## start RECORDS FOR THE TASK
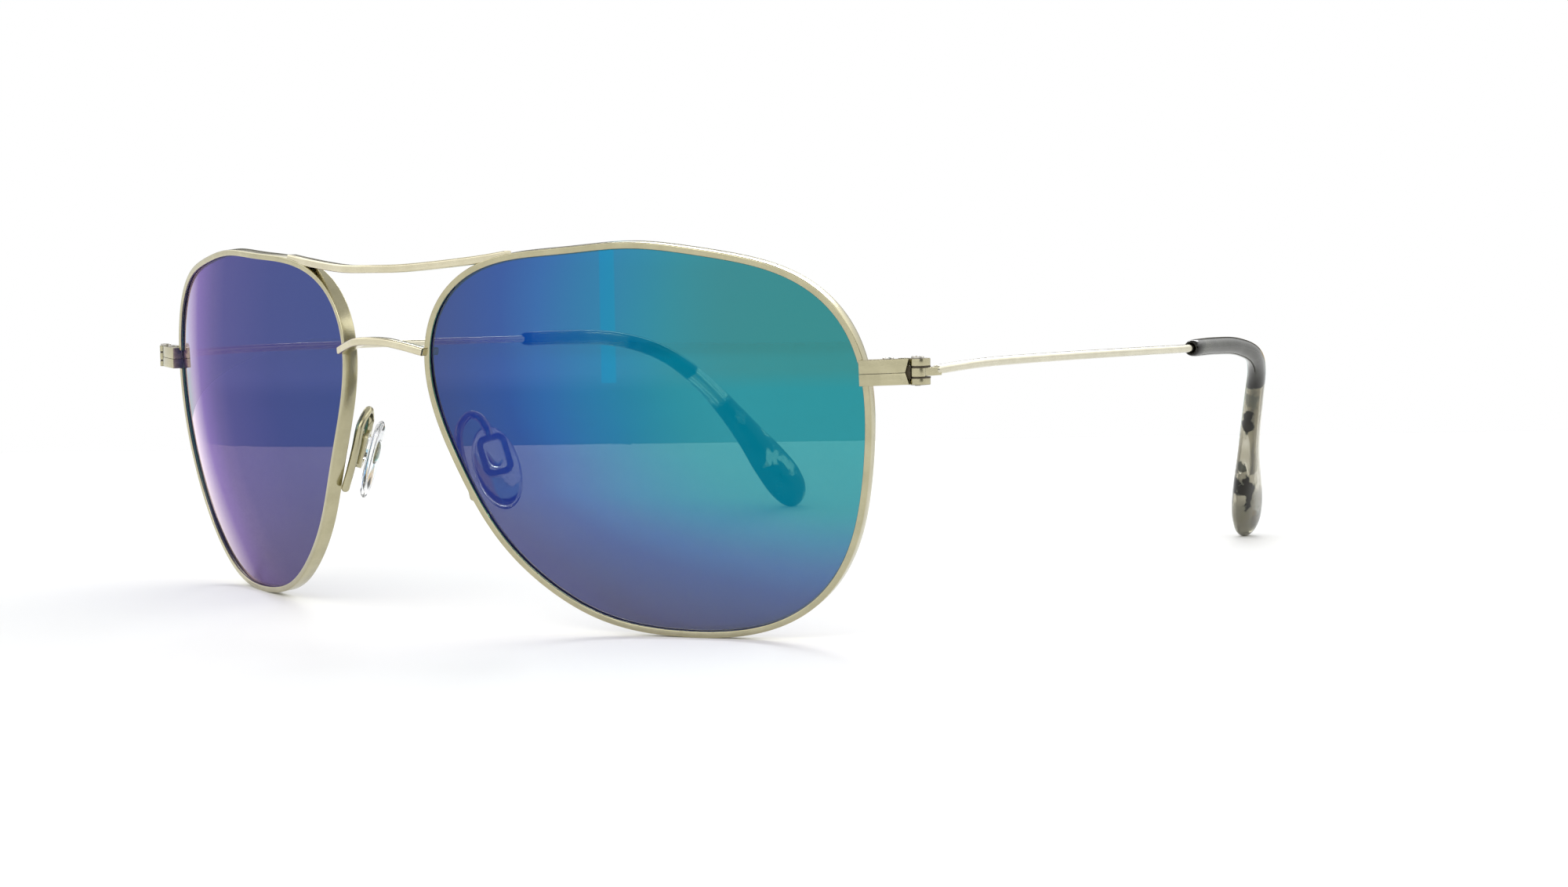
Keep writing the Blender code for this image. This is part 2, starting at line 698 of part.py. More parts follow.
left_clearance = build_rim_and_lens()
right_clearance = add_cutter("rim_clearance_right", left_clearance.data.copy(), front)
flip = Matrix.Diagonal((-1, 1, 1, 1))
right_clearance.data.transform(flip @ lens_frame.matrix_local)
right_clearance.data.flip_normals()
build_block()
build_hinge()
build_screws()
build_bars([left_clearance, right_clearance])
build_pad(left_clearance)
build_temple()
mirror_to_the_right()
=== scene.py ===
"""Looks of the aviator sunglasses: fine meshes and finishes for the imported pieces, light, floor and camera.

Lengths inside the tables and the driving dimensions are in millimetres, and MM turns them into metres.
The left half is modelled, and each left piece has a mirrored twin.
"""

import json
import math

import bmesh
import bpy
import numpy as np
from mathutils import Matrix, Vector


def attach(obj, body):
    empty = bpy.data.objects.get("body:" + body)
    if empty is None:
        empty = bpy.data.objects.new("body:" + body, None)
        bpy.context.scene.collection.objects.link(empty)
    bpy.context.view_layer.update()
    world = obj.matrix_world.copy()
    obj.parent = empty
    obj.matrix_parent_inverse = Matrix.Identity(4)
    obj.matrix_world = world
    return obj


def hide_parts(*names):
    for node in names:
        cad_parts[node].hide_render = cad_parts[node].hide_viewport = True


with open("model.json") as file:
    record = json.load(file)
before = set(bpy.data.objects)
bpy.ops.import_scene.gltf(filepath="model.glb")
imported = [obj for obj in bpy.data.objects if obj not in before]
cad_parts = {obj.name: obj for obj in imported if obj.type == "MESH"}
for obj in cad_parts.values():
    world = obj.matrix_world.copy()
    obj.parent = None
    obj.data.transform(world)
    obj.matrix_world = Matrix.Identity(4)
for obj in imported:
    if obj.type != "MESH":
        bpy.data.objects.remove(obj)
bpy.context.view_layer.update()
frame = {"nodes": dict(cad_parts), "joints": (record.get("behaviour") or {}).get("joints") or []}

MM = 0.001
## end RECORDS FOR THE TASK
## start RECORDS FOR THE TASK
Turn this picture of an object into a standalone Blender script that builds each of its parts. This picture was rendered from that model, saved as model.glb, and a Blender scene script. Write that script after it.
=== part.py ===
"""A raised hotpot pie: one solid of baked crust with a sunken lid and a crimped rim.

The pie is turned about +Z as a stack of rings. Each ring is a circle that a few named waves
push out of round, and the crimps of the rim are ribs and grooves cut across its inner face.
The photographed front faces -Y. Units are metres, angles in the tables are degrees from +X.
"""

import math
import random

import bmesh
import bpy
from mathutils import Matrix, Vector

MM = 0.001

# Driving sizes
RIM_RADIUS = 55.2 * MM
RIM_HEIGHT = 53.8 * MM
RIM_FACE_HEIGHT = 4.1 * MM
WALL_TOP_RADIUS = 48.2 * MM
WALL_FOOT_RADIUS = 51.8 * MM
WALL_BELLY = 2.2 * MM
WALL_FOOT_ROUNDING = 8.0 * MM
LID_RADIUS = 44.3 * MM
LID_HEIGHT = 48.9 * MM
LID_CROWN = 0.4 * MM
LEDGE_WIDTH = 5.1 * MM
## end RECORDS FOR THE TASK
## start RECORDS FOR THE TASK
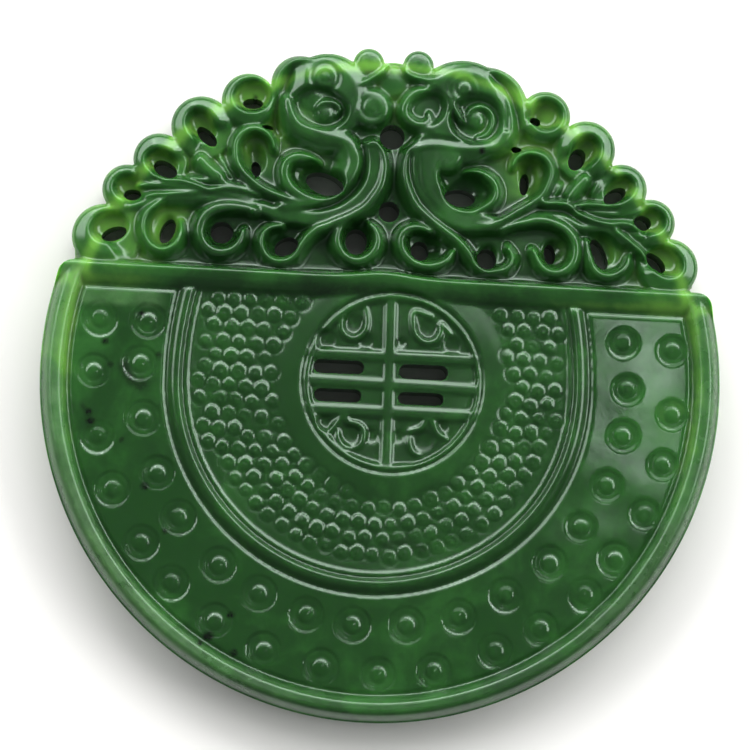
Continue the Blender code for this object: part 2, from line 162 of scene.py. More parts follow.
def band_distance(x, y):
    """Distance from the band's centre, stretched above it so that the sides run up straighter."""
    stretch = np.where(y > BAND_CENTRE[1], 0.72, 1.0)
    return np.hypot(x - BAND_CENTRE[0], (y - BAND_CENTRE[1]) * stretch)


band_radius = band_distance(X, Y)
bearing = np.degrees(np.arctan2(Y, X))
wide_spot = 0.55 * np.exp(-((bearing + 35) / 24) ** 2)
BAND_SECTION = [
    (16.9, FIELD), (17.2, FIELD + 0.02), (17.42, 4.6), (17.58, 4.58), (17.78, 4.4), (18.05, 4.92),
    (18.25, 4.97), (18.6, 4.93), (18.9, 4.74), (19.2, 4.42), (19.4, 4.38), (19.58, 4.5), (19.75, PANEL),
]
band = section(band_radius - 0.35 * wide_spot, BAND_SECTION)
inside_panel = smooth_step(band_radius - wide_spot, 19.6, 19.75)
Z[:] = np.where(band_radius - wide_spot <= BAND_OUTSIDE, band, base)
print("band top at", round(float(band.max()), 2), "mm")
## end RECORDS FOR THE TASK
• _WORK INSTRUCTIONS_: Return only the part of the records above that opens with the line containing "build_hinge()" and closes with the line containing "bpy.context.scene.collection.objects.link(empty)", ends included.

• _TASK OUTPUT_:
build_hinge()
build_screws()
build_bars([left_clearance, right_clearance])
build_pad(left_clearance)
build_temple()
mirror_to_the_right()
=== scene.py ===
"""Looks of the aviator sunglasses: fine meshes and finishes for the imported pieces, light, floor and camera.

Lengths inside the tables and the driving dimensions are in millimetres, and MM turns them into metres.
The left half is modelled, and each left piece has a mirrored twin.
"""

import json
import math

import bmesh
import bpy
import numpy as np
from mathutils import Matrix, Vector


def attach(obj, body):
    empty = bpy.data.objects.get("body:" + body)
    if empty is None:
        empty = bpy.data.objects.new("body:" + body, None)
        bpy.context.scene.collection.objects.link(empty)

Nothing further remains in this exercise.